The alternative which Isaiah offers is harder and easier at once: ‘don’t be afraid’ (verse 24; cf. 7:4). Stand fast, accept your unknowing, and do the next right thing. Our actions are chosen from a ground-level perspective, on the basis of what we can discern here and now through reason, intuition, and prayer.

The bigger job – the job of predicting how our choices and their consequences will ripple outward through the interlocking web of causation which governs history – is not ours. Infuriatingly, mercifully, we are neither asked nor enabled to save the world. We are asked to act courageously in this moment, trusting that God will feed our decisions into his larger calculus.

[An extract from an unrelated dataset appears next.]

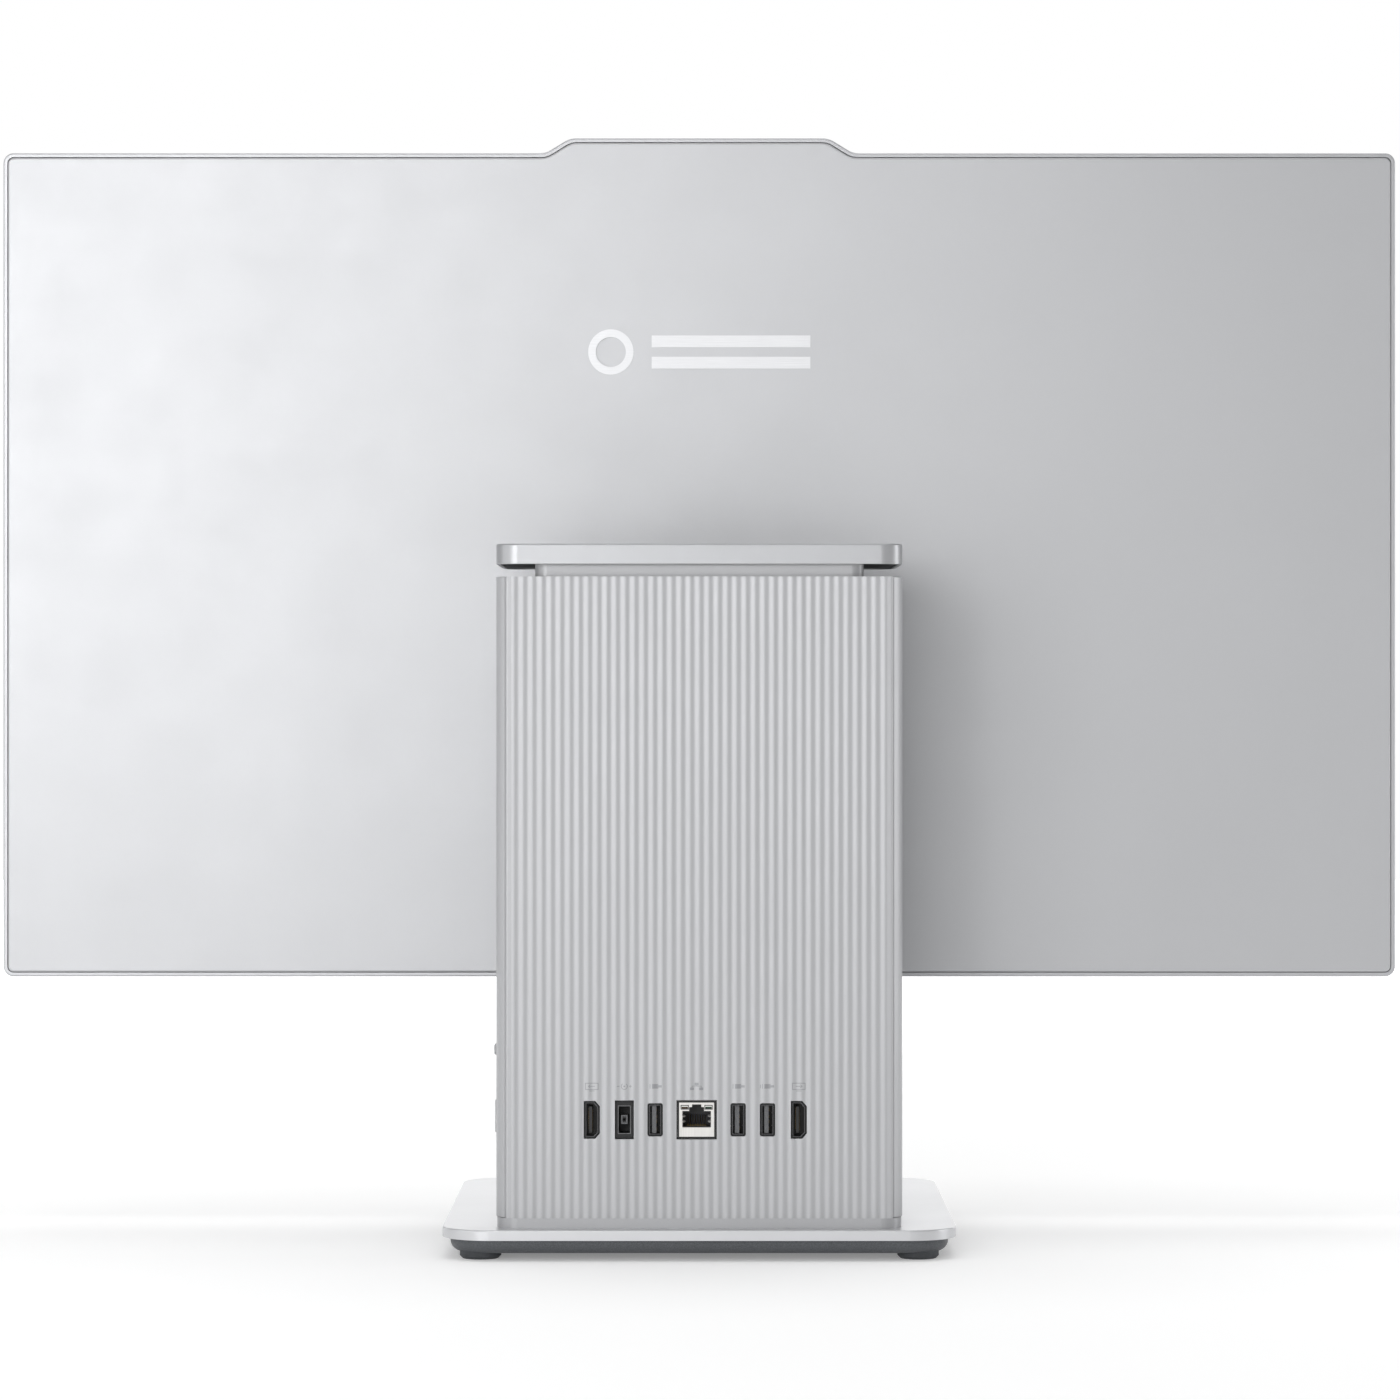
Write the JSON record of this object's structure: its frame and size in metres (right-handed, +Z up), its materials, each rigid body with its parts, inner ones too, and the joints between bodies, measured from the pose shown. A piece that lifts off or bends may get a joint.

‘I know the plans I plan for you: plans of good and not of evil’ (Jeremiah 29:11; cf. Isaiah 55:9-11). In our honest efforts to meet the crises before us, as well as in our frequent failure to do so, we are compassed around by the foreknowledge of an all-benevolent God. This God is in control even and especially when it feels impossible: in the might of Assyria, in the downfall of Jerusalem, in the disasters of which it seems no good can come, our ‘champion,’ our peerless God, is bringing his great work of salvation to pass (Isaiah 10:34). Your frailty, my missteps, our blindness, have been factored into that work since before time. God’s success is beyond our power to frustrate and will be better for us than anything our petty intellects could have conceived. Do not be afraid: his will, and not yours, will be done.

Rejoice evermore,
Spencer

Note:

*The historical identity of the king described in this chapter is a matter of difficult scholarly debate; the argument for Sargon II is supported with reference to Assyrian inscriptions, but Sennacherib is a plausible candidate as well. See further M.A. Sweeney, 'Sargon's Threat against Jerusalem in Isaiah 10,27-32' in Biblica 75 (1994), 457-70.